Deuda española con México

Entre las muchas excentricidades que el señor Trump ha hecho desde su toma de posesión como presidente de los Estados Unidos, hay una que agrede dolorosamente la sensibilidad de la ciudadanía española. O al menos de una parte importante de ella. Me refiero a esa iniciativa de levantar un muro de unos tres mil kilómetros de longitud en la frontera con México y hacerle pagar el coste de la obra al Gobierno mexicano mediante una sustanciosa elevación de los aranceles comerciales. La efectividad de ese proyecto está por ver ya que pese a la superioridad que los republicanos tienen en las cámaras se han levantado muchas voces en contra de un disparate que solo puede traer perjuicios para los dos países. Pero lo peor de todo, al margen de las consecuencias económicas, es el trasfondo racista y neocolonial que descubre el nuevo presidente norteamericano, que ya durante la campaña electoral calificó a los mexicanos de traficantes de drogas y de violadores y les acusó de robar empleos a los trabajadores estadounidenses.
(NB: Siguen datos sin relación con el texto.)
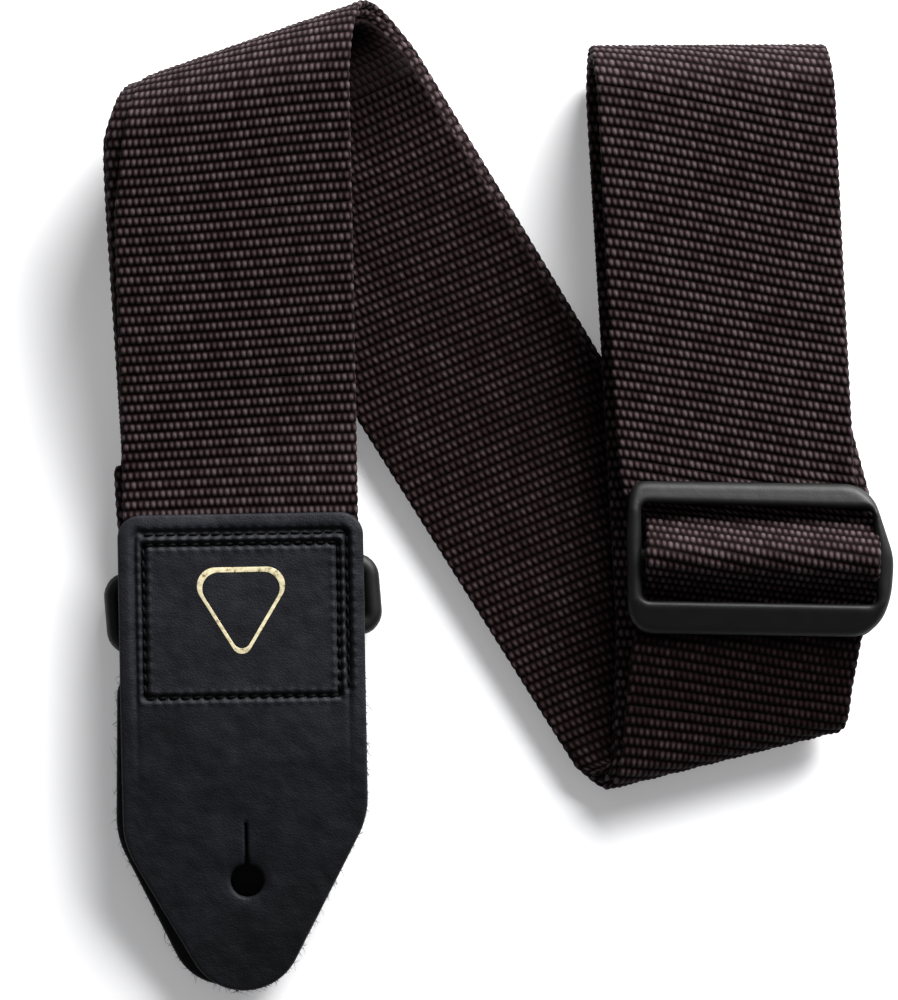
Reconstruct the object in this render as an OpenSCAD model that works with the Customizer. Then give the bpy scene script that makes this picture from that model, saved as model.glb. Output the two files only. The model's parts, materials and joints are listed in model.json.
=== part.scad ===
/* [Webbing] */
// Width of the main webbing
web_w = 50.8; // [38:0.1:51.5]
// Thickness of one layer of webbing
web_t = 1.4; // [1.0:0.1:1.6]
// Height from one stacked layer to the next
layer_pitch = 1.7; // [1.6:0.1:2.0]

/* [Folded shape] */
// Centre radius of the outermost layer in the left fold
left_fold_r = 11.4; // [10.5:0.1:12]
// Centre radius of the outermost layer in the bottom fold
bottom_fold_r = 4.4; // [4.3:0.1:4.6]
// Centre radius of the outer layer in the top fold of the right leg
top_fold_r = 10; // [9.5:0.1:10.5]
// Slope of the left leg where it comes down from its fold, in degrees
left_slope = 11.4; // [11:0.1:12]
// Length of the diagonal leg along its centre line
diagonal_length = 166.5; // [160:0.1:170]
// Length of the right leg from the bottom fold to the top fold
right_length = 134.5; // [130:0.5:140]

/* [Leather ends] */
// Width of a leather end
leather_w = 53; // [52:0.5:56]
// Thickness of a leather end
leather_t = 3.2; // [2.5:0.1:3.4]
// Length of the front leather end
front_leather_l = 103.5; // [95:0.5:106]
// Length of the rear leather end
rear_leather_l = 68.5; // [60:0.5:69]
// Radius of the strap button hole
button_hole_r = 3.6; // [3:0.1:4.5]
// Width of the slit above the strap button hole
slit_w = 1; // [0.6:0.1:1.5]
// Length of the slit above the strap button hole
slit_l = 9; // [6:0.5:12]
// Distance from the tip of the front leather end to its button hole
hole_from_tip = 24; // [20:0.5:28]
// Distance from the tip of the rear leather end to its button hole
rear_hole_from_tip = 32; // [31:0.5:34]

/* [Stitching] */
// Width of the stitched box
stitch_box_w = 42; // [36:0.5:44]
// Length of the stitched box
stitch_box_l = 33; // [28:0.5:34]
// Distance from one stitch to the next
stitch_pitch = 2.4; // [2:0.1:4]
// Thickness of the sewing thread
thread_t = 0.7; // [0.5:0.1:1]

/* [Ring and slider] */
// Outer width of the rectangular ring
ring_w = 60; // [59.5:0.5:62]
// Outer height of the rectangular ring
ring_h = 18; // [17:0.5:19]
// Radius of the long bars of the ring
ring_bar_r = 2.2; // [1.8:0.1:2.2]
// Width of the slider
slider_w = 58; // [57:0.5:60]
// Length of the slider along the webbing
slider_l = 34; // [33:0.5:35]
// Thickness of the slider
slider_t = 4; // [3.5:0.1:4]
// Radius of the slider's centre bar
centre_bar_r = 1.6; // [1.4:0.1:1.7]

/* [Hidden] */
$fn = 48;
half_t = web_t / 2;
fit = 0.15;
bend_steps = 16;
layers = [0, 1, 2];

// The model's origin is under the middle of its outline
origin_shift = [-10.165, -1.97];

// Heights of the three layers of the diagonal leg, from the floor up
diagonal_z = [for (i = layers) half_t + i * layer_pitch];

// Left fold: its line, the centre of its bends, and the radius of each layer
left_origin = [-41.8, 88.5, 0];
left_lean = -2.2;
left_fold_angle = 16;
left_centre_z = half_t + left_fold_r;
left_r = [for (i = layers) left_fold_r - i * layer_pitch];
left_edge = web_w / 2 / cos(left_fold_angle);
left_flat_z = [for (i = layers) 9.6 - i * layer_pitch];
left_offset = [0, -1.8, -2.4];
left_exit = PI * left_fold_r * tan(left_fold_angle);
diagonal_offset = [4.4, 3.6, 1.8];
diagonal_end_offset = [-0.8, -0.9, -1];

// Diagonal leg, from the end of the left fold to the start of the bottom fold
diagonal_angle = 2 * (left_fold_angle + left_lean) - 90 - left_lean;
diagonal_start = left_origin + left_exit * heading(left_fold_angle + left_lean);
diagonal_end = diagonal_start + diagonal_length * heading(diagonal_angle);
bottom_fold_angle = (90 + diagonal_angle) / 2 - 1;
bottom_centre_z = half_t + bottom_fold_r;
bottom_r = [for (i = layers) bottom_fold_r - i * layer_pitch];
bottom_edge = web_w / 2 / cos(bottom_fold_angle);
bottom_shift = PI * bottom_fold_r * tan(bottom_fold_angle) + 6.3;
bottom_shifts = [bottom_shift, bottom_shift - 1.5, bottom_shift - 2];

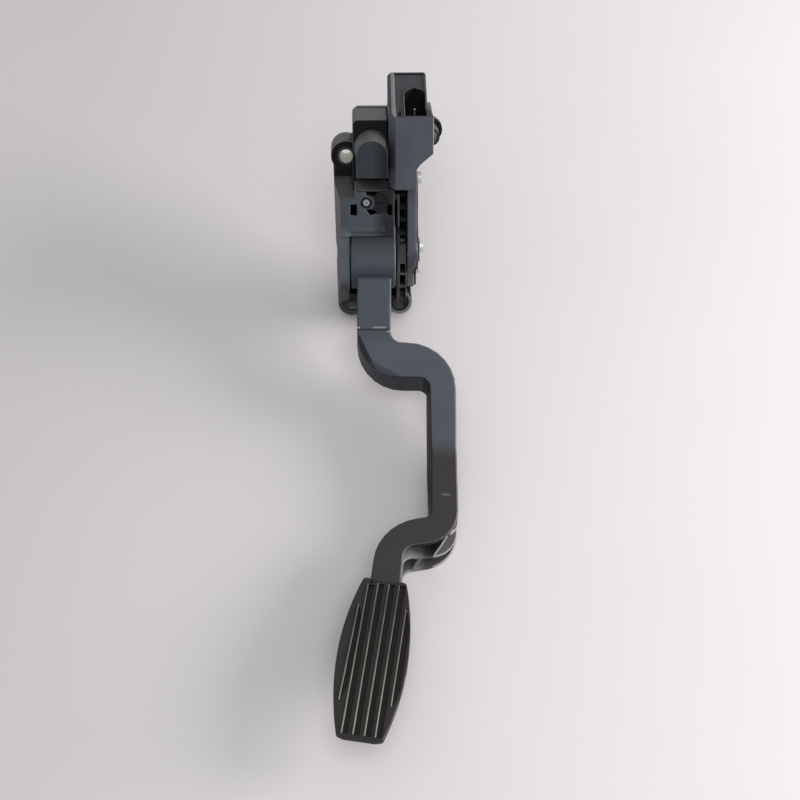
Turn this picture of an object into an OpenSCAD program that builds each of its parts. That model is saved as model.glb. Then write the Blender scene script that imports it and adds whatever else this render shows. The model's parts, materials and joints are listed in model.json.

"No quiero nada con México -dijo en una ocasión- solo construir un muro lo más alto posible para que dejen de estafarnos". La sucesión de ofensas, culminada con la orden ejecutiva de iniciar las obras del muro, provocó indignación entre la población mexicana y el presidente Peña Nieto tuvo que cancelar su anunciado viaje a Estados unidos para entrevistarse con Trump. Una ola de indignación que se extendió rápidamente por toda la comunidad cultural hispano parlante que sintió como propio el agravio. Y más aún después de que el idioma castellano desapareciese de los sistemas de comunicación de la Casa Blanca so pretexto de una limpieza técnica. Se oyeron gruesos calificativos ("Soez agresor", "imperialista", "bufón") pero el filósofo sevillano Emilio Lledó los resumió perfectamente a todos. "Es un ataque inconcebible, una bestialidad furiosa. Este hombre no necesita ni la doble moral de las palabras; es brutal y ya está". En contraste con ese contundente juicio de valor, la reacción del gobierno español fue mucho más matizada, por no decir cobardona. Don Mariano Rajoy apeló a "la sensatez, la cordura y el sentido común" que es algo así como la Santísima Trinidad de sus devociones políticas, y abogó por unas buenas relaciones entre dos países vecinos con los que mantenemos estrechísimas relaciones. Un deseo al que le puso un lazo de regalo el ministro Méndez Vigo al manifestar que "los mexicanos saben que cuentan siempre con el cariño sincero del pueblo español", que parece la letra de uno de aquellos boleros que tan bien cantaba Pedro Vargas.

Lo cierto es que se trata de un acto de solidaridad muy escaso para con un país como México con el que además de una comunidad de sangre, de lengua y de historia tenemos una deuda de gratitud por el acogimiento que hizo de miles de compatriotas de toda clase y condición que buscaron allí refugio durante y después de la Guerra Civil. Lo más granado de la intelectualidad española (Ayala, Zambrano, Buñuel, Max Aub, Cernuda, León Felipe, etc.) encontró allí el "regazo cariñoso y hospitalario" que les proporcionó el presidente Lázaro Cárdenas. Y allí también tuvo su sede el Gobierno de la República en el exilio hasta su traslado a París en 1946.